**Instructions for the task**
Search the listing below for "shown". Copy each matching line.

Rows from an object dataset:

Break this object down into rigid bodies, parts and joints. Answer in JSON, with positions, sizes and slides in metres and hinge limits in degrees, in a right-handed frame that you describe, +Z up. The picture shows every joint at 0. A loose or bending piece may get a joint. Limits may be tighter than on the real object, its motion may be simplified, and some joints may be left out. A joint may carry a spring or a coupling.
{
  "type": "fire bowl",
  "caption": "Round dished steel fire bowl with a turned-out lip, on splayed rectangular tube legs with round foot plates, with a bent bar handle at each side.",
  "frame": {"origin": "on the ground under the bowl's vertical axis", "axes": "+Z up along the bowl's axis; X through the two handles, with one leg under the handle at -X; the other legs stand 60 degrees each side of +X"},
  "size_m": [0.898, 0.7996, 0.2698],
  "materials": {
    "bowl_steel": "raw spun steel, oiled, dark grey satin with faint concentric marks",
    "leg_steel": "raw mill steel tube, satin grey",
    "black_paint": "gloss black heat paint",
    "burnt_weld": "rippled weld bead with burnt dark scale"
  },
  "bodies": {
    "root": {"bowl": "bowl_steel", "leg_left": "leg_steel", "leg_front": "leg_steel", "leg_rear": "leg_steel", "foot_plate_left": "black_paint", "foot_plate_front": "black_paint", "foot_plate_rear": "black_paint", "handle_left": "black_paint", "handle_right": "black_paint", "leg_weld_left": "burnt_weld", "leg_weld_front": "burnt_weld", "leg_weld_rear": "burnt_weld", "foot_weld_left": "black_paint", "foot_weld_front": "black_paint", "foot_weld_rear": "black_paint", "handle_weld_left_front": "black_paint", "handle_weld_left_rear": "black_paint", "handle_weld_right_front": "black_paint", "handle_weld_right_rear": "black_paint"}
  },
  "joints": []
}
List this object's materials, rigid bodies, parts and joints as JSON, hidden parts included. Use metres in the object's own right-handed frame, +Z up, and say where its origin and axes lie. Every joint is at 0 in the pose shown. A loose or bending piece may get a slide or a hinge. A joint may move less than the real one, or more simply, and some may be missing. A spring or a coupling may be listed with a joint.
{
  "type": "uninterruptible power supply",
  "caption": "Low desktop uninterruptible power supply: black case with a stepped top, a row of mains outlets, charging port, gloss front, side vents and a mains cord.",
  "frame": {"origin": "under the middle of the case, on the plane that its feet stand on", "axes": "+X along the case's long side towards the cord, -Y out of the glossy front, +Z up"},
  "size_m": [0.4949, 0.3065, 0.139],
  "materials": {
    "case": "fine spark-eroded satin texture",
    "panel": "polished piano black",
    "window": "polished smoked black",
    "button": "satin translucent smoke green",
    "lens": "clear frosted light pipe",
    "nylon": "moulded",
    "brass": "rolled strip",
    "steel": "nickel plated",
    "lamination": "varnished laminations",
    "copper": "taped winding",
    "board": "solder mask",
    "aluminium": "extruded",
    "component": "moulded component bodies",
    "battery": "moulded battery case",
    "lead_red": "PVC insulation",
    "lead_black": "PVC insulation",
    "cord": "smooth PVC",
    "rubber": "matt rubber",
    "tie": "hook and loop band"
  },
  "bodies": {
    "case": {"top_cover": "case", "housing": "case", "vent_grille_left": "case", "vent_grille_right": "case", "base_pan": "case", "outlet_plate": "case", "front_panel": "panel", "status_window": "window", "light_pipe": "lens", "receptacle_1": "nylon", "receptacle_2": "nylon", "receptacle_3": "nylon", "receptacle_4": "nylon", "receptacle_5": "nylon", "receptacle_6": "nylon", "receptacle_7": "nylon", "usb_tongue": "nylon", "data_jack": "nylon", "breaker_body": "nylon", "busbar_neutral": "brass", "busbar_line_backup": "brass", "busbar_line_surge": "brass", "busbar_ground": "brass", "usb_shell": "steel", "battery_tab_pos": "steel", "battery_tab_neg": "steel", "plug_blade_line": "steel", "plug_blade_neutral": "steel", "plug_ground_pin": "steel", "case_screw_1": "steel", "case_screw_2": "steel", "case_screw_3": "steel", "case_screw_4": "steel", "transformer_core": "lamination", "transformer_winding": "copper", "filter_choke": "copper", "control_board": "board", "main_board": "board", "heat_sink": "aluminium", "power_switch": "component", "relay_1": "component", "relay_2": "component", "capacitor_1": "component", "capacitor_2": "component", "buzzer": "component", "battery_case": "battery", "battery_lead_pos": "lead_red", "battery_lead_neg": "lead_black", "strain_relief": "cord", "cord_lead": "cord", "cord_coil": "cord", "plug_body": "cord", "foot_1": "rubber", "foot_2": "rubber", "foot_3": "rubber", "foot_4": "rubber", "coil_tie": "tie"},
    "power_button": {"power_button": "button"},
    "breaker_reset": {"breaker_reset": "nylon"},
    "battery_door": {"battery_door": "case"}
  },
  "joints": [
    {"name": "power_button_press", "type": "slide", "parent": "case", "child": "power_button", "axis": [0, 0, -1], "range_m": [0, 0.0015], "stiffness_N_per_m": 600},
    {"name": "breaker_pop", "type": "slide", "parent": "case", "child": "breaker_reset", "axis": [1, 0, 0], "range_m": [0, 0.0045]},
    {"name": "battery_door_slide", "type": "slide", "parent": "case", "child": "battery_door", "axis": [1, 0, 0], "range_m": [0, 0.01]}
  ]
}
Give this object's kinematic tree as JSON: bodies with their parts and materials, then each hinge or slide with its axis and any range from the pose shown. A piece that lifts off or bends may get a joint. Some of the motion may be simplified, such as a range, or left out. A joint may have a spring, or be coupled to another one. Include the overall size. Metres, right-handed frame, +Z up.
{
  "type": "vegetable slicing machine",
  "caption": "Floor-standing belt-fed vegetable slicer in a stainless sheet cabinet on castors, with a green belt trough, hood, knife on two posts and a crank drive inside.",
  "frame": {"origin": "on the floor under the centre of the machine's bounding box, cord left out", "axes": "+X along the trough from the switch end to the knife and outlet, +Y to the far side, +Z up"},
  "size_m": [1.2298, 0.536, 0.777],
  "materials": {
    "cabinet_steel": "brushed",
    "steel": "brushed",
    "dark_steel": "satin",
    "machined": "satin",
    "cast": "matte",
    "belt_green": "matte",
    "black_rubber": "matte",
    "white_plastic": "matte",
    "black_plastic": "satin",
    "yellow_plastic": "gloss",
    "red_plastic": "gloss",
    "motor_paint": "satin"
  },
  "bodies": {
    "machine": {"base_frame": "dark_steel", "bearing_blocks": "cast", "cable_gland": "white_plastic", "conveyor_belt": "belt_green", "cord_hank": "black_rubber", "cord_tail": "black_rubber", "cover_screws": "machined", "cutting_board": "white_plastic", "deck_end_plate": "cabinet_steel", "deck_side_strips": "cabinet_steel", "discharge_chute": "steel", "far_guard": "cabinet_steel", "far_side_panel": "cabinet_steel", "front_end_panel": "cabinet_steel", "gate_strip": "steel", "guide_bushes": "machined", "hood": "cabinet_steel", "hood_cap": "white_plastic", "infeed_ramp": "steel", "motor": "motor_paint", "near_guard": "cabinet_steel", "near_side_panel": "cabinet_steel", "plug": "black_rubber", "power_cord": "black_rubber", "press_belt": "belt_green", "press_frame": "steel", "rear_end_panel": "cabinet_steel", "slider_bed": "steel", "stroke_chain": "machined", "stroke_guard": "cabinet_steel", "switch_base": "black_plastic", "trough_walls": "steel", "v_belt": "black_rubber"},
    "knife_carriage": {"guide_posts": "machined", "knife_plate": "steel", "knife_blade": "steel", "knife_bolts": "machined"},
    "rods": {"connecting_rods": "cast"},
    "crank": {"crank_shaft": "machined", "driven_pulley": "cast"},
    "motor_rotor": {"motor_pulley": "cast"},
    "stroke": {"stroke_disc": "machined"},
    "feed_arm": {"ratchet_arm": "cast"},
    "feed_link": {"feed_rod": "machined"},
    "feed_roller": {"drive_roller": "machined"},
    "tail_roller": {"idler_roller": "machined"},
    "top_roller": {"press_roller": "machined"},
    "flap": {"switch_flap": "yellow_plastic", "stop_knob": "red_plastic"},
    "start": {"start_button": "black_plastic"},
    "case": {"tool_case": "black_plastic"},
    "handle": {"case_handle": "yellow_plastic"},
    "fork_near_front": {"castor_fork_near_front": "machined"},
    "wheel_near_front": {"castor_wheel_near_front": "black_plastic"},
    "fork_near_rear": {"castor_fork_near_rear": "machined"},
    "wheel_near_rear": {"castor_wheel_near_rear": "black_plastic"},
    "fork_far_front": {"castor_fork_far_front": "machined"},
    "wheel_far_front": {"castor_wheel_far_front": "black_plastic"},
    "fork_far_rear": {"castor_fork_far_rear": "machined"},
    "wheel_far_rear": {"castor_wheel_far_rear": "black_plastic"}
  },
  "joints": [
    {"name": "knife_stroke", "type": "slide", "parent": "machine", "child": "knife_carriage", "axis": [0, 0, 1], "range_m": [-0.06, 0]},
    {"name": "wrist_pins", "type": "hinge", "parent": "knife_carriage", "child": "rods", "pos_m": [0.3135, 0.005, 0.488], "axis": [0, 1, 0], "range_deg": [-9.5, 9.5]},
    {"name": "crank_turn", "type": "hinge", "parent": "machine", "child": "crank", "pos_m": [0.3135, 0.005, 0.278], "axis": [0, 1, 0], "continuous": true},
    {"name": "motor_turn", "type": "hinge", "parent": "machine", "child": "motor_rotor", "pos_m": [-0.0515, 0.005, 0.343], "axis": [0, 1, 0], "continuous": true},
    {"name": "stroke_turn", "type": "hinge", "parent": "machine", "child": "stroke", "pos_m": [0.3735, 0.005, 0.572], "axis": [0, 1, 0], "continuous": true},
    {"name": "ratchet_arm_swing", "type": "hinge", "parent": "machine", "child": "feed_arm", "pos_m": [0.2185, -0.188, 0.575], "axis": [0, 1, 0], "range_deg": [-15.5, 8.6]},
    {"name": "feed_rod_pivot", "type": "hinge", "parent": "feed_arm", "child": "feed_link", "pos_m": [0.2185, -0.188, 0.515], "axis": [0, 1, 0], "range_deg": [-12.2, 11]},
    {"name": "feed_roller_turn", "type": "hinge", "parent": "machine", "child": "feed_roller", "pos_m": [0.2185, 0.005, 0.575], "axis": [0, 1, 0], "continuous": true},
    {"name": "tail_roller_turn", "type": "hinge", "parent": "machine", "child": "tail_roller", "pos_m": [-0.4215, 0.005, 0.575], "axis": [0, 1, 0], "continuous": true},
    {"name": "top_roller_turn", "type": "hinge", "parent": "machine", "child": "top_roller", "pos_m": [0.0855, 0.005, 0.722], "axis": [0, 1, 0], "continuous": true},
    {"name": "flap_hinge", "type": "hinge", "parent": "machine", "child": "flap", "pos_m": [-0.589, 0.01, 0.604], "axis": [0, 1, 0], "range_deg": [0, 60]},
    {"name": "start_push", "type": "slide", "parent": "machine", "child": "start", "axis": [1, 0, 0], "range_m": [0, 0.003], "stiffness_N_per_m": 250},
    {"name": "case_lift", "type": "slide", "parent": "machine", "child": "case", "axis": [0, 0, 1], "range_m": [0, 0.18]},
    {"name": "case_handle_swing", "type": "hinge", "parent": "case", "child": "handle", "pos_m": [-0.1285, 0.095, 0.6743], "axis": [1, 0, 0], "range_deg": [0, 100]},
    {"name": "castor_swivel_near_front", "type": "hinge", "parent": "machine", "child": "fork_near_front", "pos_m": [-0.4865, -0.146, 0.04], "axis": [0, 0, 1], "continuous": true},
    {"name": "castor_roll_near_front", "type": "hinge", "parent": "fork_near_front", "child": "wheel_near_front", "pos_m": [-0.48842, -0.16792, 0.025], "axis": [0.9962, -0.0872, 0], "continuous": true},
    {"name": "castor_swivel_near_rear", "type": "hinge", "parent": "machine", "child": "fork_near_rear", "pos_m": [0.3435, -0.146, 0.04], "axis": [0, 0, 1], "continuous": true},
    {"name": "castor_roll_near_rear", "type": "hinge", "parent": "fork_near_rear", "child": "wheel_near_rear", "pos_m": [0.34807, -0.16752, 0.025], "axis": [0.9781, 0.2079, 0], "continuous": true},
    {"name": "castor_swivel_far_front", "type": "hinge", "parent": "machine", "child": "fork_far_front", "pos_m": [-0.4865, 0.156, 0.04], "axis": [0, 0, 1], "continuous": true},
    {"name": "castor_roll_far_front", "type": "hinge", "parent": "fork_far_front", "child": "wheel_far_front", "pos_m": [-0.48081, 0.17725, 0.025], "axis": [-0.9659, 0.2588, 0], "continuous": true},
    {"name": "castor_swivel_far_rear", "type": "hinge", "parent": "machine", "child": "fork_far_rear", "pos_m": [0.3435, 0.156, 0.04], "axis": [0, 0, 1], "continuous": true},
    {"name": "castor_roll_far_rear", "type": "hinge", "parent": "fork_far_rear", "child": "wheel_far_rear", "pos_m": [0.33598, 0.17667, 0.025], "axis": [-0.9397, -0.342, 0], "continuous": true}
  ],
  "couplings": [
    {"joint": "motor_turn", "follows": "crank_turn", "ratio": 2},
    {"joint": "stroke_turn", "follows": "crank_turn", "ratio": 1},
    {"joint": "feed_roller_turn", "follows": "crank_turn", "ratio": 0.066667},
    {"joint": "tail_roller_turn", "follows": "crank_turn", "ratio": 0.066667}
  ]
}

**The output**
List this object's materials, rigid bodies, parts and joints as JSON, hidden parts included. Use metres in the object's own right-handed frame, +Z up, and say where its origin and axes lie. Every joint is at 0 in the pose shown. A loose or bending piece may get a slide or a hinge. A joint may move less than the real one, or more simply, and some may be missing. A spring or a coupling may be listed with a joint.
Give this object's kinematic tree as JSON: bodies with their parts and materials, then each hinge or slide with its axis and any range from the pose shown. A piece that lifts off or bends may get a joint. Some of the motion may be simplified, such as a range, or left out. A joint may have a spring, or be coupled to another one. Include the overall size. Metres, right-handed frame, +Z up.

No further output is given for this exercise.